France’s Généthon is partnering with Wake Forest School of Medicine in North Carolina to carry out preclinical evaluation of an AAV vector-based gene therapy for the congenital disease myotubular myopathy. The candidate gene therapy has been developed by Généthon/INSERM researcher Anna Buj Bellow, Ph.D., who has specialized in research on myotubular myopathy using murine models of the disease.
The collaboration with Wake Forest aims to test the ability of the AAV vector to deliver a healthy copy of the myotubularin gene to muscle cells in a canine disease model characterized by Wake Forest researcher Martin Childers, Ph.D. The collaborators hope the work will not only generate new insights into the disease mechanism that build on previous murine research, but potentially lead to clinical trials in humans.
“Généthon has developed unique skills and know-how in the field of gene therapy for rare disases in general and neuromuscular diseases in particular,” remarks Dr. Childers, a professor at Wake Forest’s department of neurology and Institute for Regenerative Medicine. “For our research group, this collaboration with Généthon represents an opportunity to turn academic work into therapeutic reality.”

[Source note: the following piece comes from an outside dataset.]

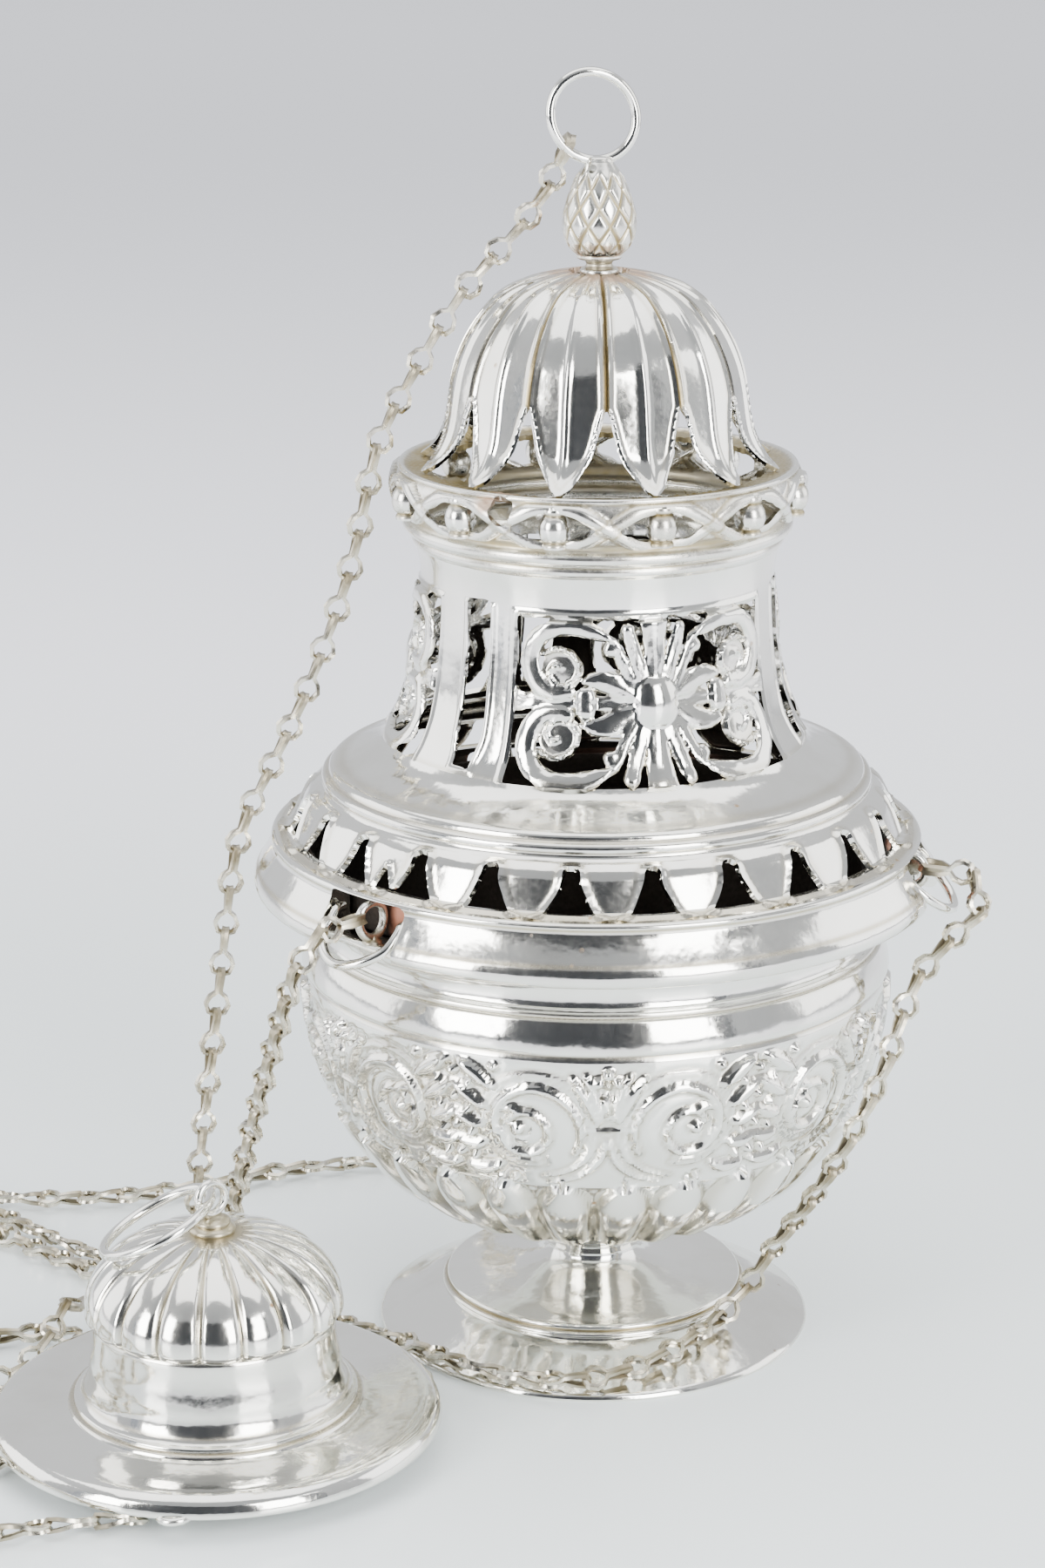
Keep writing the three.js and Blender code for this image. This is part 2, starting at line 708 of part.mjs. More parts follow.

Généthon is a nonprofit laboratory that was created by the French Muscular Dystrophy Association (AFM) and is almost exclusively funded by the AFM through donations from France’s annual Telethon. Specializing in the preclinical and clinical development of gene therapies for rare diseases, Généthon is currently constructing a 5,000 m2 bioproduction facility, the Généthon BioProd, at Genopole (Evry, France), which is expected to open during early 2011. The new site will have the capacity to produce cGMP gene therapy vectors for Phase II clinical trials, and so address the manufacturing bottleneck which Généthon suggests is currently holding up the clinical development of innovative gene therapies.